Mictecacihuatl is traditionally thought to watch over the bones of the dead and presides over the ancient festivals of the dead, and she still presides over modern celebrations. The difference is that the Aztecs honored Mictlantecuhtli and Mictecacihuatl directly, and certainly not their (Catholic) ancestors.
Additionally, holding vigil at ancestors’ graves, adorning gravestones with personal items, and lighting candles are all Spanish, Catholic funerary traditions brought to the New World by Spanish Conquistadors. They are not Aztec traditions, but rather they are the traditions of Aztec oppressors.

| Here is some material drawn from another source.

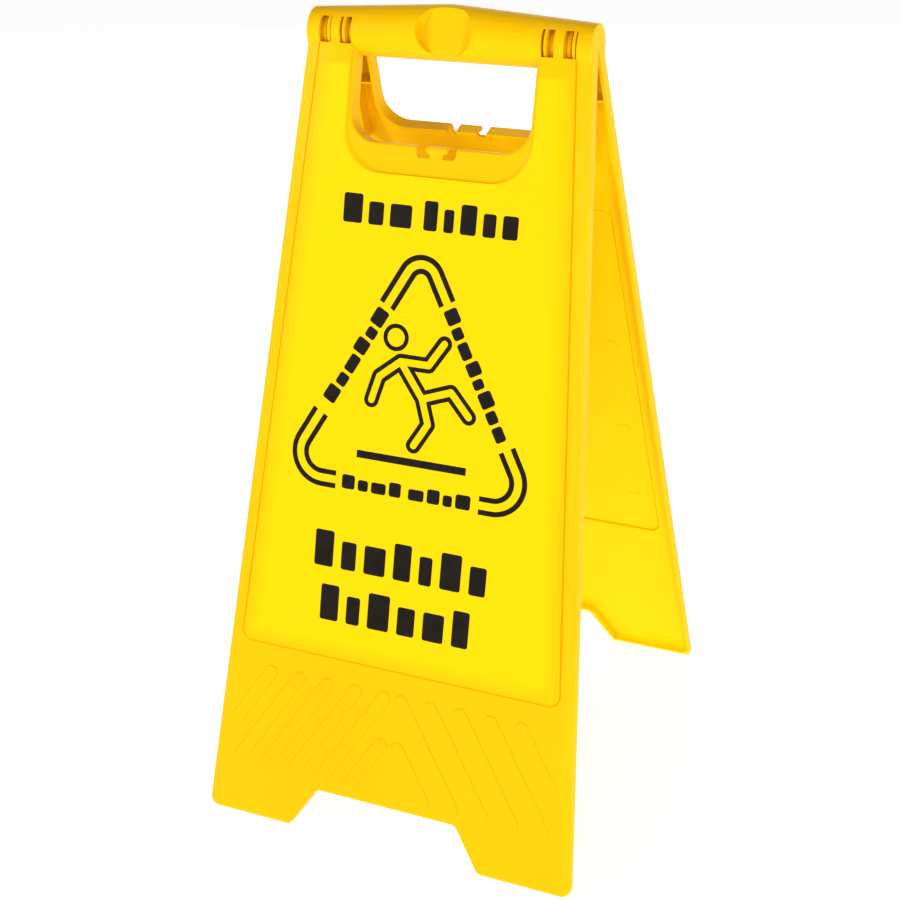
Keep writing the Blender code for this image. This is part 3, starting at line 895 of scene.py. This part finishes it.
def triangle_corner(corner, first, second, radius, inset, reaches):
    """A rounded corner of the triangle, whose straight ends reach so far from the sharp corner."""
    half = first.angle(second) / 2
    bisector = (first + second).normalized()
    vertex = corner + bisector * inset / math.sin(half)
    small = radius - inset
    centre = vertex + bisector * small / math.sin(half)
    start = vertex + first * small / math.tan(half)
    end = vertex + second * small / math.tan(half)
    a0 = math.atan2(start.y - centre.y, start.x - centre.x)
    a1 = math.atan2(end.y - centre.y, end.x - centre.x)
    turn = (a1 - a0 + math.pi) % (2 * math.pi) - math.pi
    shift = inset / math.tan(half)
    path = [vertex + first * (reaches[0] - shift)]
    path += arc(centre, small, a0, a0 + turn)
    path.append(vertex + second * (reaches[1] - shift))
    return path


def triangle():
    """Two parallel rounded lines, broken along each side."""
    apex = Vector((TRIANGLE_MIDDLE, -TRIANGLE_APEX_REACH))
    height = TRIANGLE_BASE_REACH - TRIANGLE_APEX_REACH
    spread = height * math.tan(TRIANGLE_HALF_ANGLE)
    left = apex + Vector((-spread, -height))
    right = apex + Vector((spread, -height))
    down_left = (left - apex).normalized()
    down_right = (right - apex).normalized()
    across = Vector((1, 0))
    lines = []
    for inset in (0.0, LINE_SPACING):
        corners = (
            (apex, down_left, down_right, TRIANGLE_APEX_RADIUS, APEX_REACHES),
            (left, -down_left, across, TRIANGLE_BASE_RADIUS, LEFT_REACHES),
            (right, -across, -down_right, TRIANGLE_BASE_RADIUS, RIGHT_REACHES),
        )
        for corner, first, second, radius, reaches in corners:
            path = triangle_corner(corner, first, second, radius, inset, reaches)
            lines.append(ink_line(path, LINE_WIDTH))
    return lines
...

Lastly, it is said that, unlike Halloween, Dia de los Muertos isn’t scary, and that’s why it shouldn’t be celebrated alongside scarier Halloween traditions like ghosts and zombies. How’s this for not scary: Mictecacihuatl, The Lady of the Dead, was sacrificed as an infant; during that sacrifice she had all her skin flayed off. Her jaw was then torn open so she could spend eternity consuming stars during the day. Her husband, Mictlantecuhtli, wore a necklace of human eyeballs.
I dunno … sounds pretty scary to me.
At a time when most witches are happy to practice their faith without anyone screaming for them to be burned at the stake, this new offensive by social justice warriors on behalf of Catholicism seems particularly silly. Especially since Dia de los Muertos has lost the one thing that tied it to ancient, Mesoamerican pagan tradition: Honoring Mictecacihuatl.
I dunno … maybe Americans should distance themselves from sugar skulls? Calavera, and more specifically, sugar skulls, were brought to the New World by European Conquerers, ergo, sugar skulls are a symbol of white, European, Catholic oppression and slavery. The sugar with which the skulls are made was only available because of slave labor in the Caribbean. These “traditions” were meant not to honor, but to replace, a beloved indigenous deity with Catholic swag … so maybe we shouldn’t want to borrow it.